# fogs on with parking lights?



## Flexia (Aug 11, 2004)

Well this is driving me nuts, I love rolling around with fogs and parking lights but with the switch I have it won't let me do fogs unless I have the headlights on. I have the switch out and all apart and working on a fix for this. Has anyone done this before or am i the first?


----------



## EK20 (Sep 28, 2004)

I think you can do the fogs and parking lights without the headlights with a VAG-Com.
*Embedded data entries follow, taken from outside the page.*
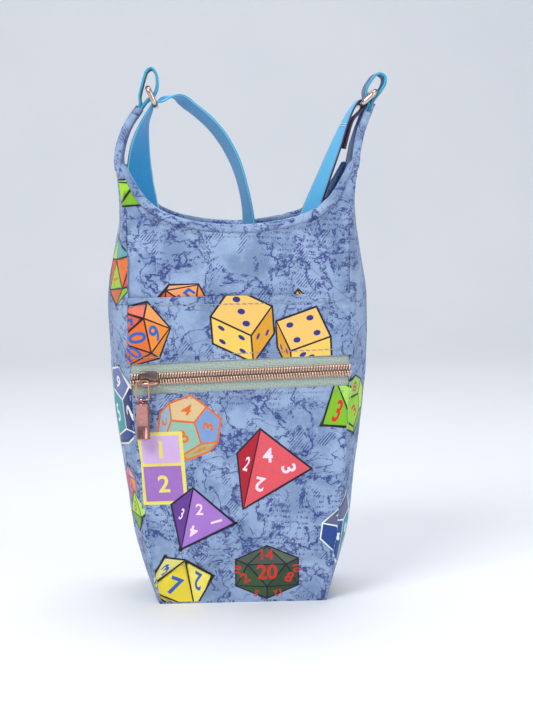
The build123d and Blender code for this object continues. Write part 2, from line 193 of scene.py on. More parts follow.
# the zip's centre line, from its coils, and the pocket's hem
COIL_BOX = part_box("zip_coil_lower")[0] / MM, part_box("zip_coil_upper")[1] / MM
ZIP_ENDS = COIL_BOX[0].x, COIL_BOX[1].x
COIL_HALF = 3.0
ZIP_SLOPE = (COIL_BOX[1].z - COIL_BOX[0].z - 2 * COIL_HALF) / (ZIP_ENDS[1] - ZIP_ENDS[0])
ZIP_MIDDLE = (COIL_BOX[1].z + COIL_BOX[0].z) / 2
ZIP_OPENING = 15.5
HEM_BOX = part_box("pocket_strip")[1] / MM
HEM_SLOPE = 0.01


def zip_z(x):
    return ZIP_MIDDLE + ZIP_SLOPE * x


def hem_z(x):
    return HEM_BOX.z - HEM_SLOPE * (HEM_BOX.x - x)


# ---------------------------------------------------------------- surfaces of the walls
def wave(x, y, size, seed):
    """Smooth noise from -1 to 1 at a feature size in millimetres."""
    return noise.noise(Vector((x / size + seed * 7.3, y / size - seed * 3.1, seed * 1.7)))


def roll_in(distance):
    """How far a sewn edge turns in, distance from the seam."""
    t = np.clip(1 - distance / SEAM_ROLL, 0, 1)
    return 1.5 * (1 - np.sqrt(1 - 0.96 * t * t))


def pucker(distance, along, seed, reach=7.0, size=9.0):
    """Small gathers beside a seam."""
    return 0.8 * math.exp(-distance / reach) * wave(along, distance * 0.2, size, seed)


def fold(x, z, start, end, width, height):
    """A soft ridge (or groove, if height is negative) between two points."""
    ax, az = start
    bx, bz = end
    length = math.hypot(bx - ax, bz - az)
    t = ((x - ax) * (bx - ax) + (z - az) * (bz - az)) / length**2
    off = ((x - ax) * (bz - az) - (z - az) * (bx - ax)) / length
    fade = 1.0 if 0 <= t <= 1 else math.exp(-((max(-t, t - 1) * length / width) ** 2))
    return height * fade * math.exp(-((off / width) ** 2))


FRONT_FOLDS = (
    ((38, 199), (50, 168), 2.2, 1.3), ((43, 202), (55, 176), 1.8, -1.0), ((30, 192), (52, 150), 3.5, 0.9),
    ((-30, 173), (40, 166), 5.0, -1.3), ((-8, 169), (30, 176), 4.0, 0.8), ((-52, 196), (-38, 172), 3.0, 0.8),
    ((-48, 186), (-20, 170), 4.0, 0.7), ((8, 190), (14, 172), 3.0, 0.5), ((-40, 196), (-30, 178), 2.5, 0.5),
)
POCKET_FOLDS = (
    ((-36, 17), (38, 22), 3.0, -0.7), ((-40, 8), (-20, 40), 5.0, 0.6), ((30, 30), (50, 70), 6.0, 0.6),
    ((-48, 60), (-30, 96), 5.0, 0.5), ((10, 100), (40, 90), 5.0, -0.5), ((-10, 60), (20, 36), 7.0, 0.6),
)


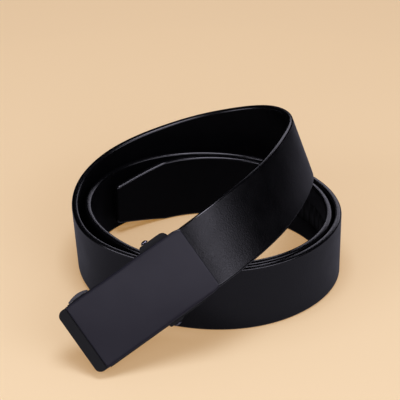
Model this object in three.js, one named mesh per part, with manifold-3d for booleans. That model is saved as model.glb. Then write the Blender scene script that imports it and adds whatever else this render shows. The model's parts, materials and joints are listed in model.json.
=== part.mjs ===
// A man's ratchet belt, wound into a coil and standing on its edge, in millimetres, +Z up.
// The strap makes two turns on the table and a third that climbs round the outside at the back,
// bends tightly at the top right and drops across the front wall into the buckle, whose far
// end rests on the table. Seen along +Y, as from the front, the buckle lies to the left.

import * as THREE from 'three';
import { mergeVertices } from 'three/addons/utils/BufferGeometryUtils.js';
import Module from 'manifold-3d';

const wasm = await Module();
wasm.setup();

// Strap
const strapWidth = 35;
const strapThick = 3.3;
const edgeRound = 1;
const tipTaperLength = 30;
const tipEndWidth = 22;
const tipCornerRound = 2;
const squareEndWidth = 34.4;
const squareEndTaper = 30;
const coilRadius = 60;
const layerGap = 0.6;
const stationStep = 6.5;

// Ratchet track let into the back of the strap
const trackStart = 92;
const trackLength = 160;
const trackWidth = 13;
const trackDepth = 1.2;
const toothPitch = 5;
const toothHeight = 0.55;
const trackSink = 0.15;

// Gap between neighbouring pieces, overlap of shapes joined into one, and a cutter's spare length
const clearance = 0.3;
const weld = 0.4;
const cutSpare = 1;

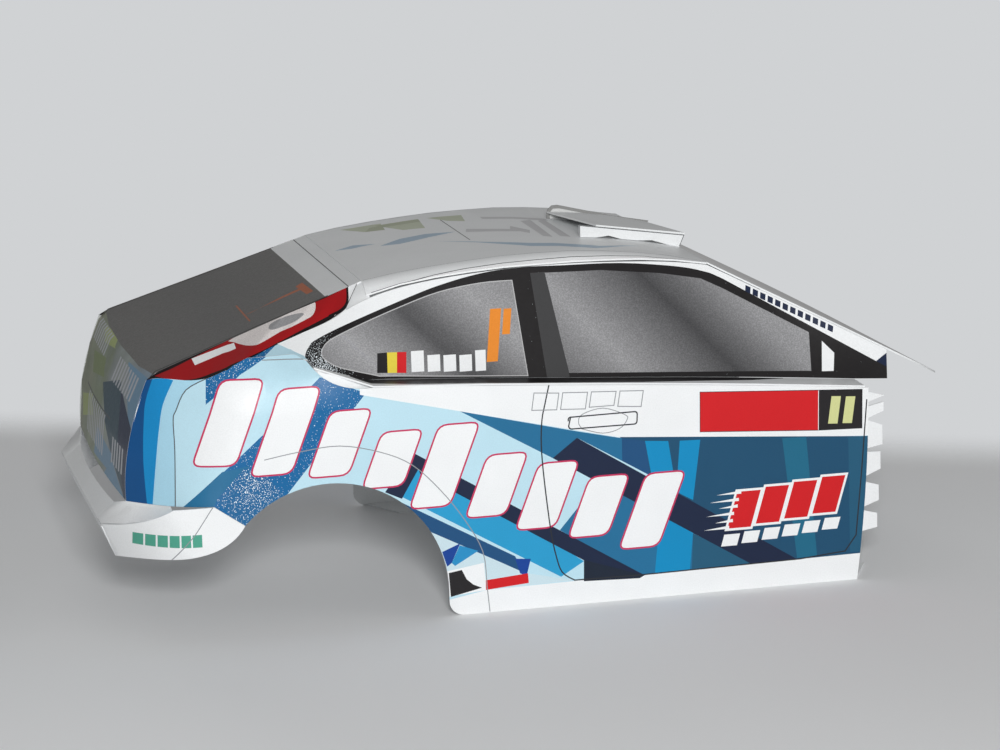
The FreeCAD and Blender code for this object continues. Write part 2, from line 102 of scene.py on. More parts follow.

I have to find someone with both a VAG-Com and the right codes for the C5 A6.


----------



## PerL (Jan 9, 2001)

*Re: (EK20)*

The lights on the C5s are wired, not coded. What this means is that you need to probably rewire the light switch, but I unfortunately can't tell you how, because of the differences between the NA and Euro spec cars.


----------



## 2000 a6 2.7t 6m (Apr 24, 2008)

Here's what I did. Simple and easy.
http://forums.audiworld.com/a6/msgs/235820.phtml


----------



## EK20 (Sep 28, 2004)

*Re: (2000 a6 2.7t 6m)*


_Quote, originally posted by *2000 a6 2.7t 6m* »_Here's what I did. Simple and easy.
http://forums.audiworld.com/a6/msgs/235820.phtml

Very interesting! I'll have to poke around the fuses a bit.


----------



## BostonDriver (Oct 3, 2005)

This also works as well, but not easily reversed since you cut and splice a wire in the headlight switch. I did this method after the wire from the fuse tap method got crispy after several hours of use.
http://www.htms.org/fogmod.html


----------



## PerL (Jan 9, 2001)

*Re: (BostonDriver)*


_Quote, originally posted by *BostonDriver* »_This also works as well, but not easily reversed since you cut and splice a wire in the headlight switch. I did this method after the wire from the fuse tap method got crispy after several hours of use.
http://www.htms.org/fogmod.html

This is pretty much what I did to my car to have the fogs as DRLs instead of the HIDs, but I bought "repair wires" from the dealer so I didn't have to cut the existing wires.


----------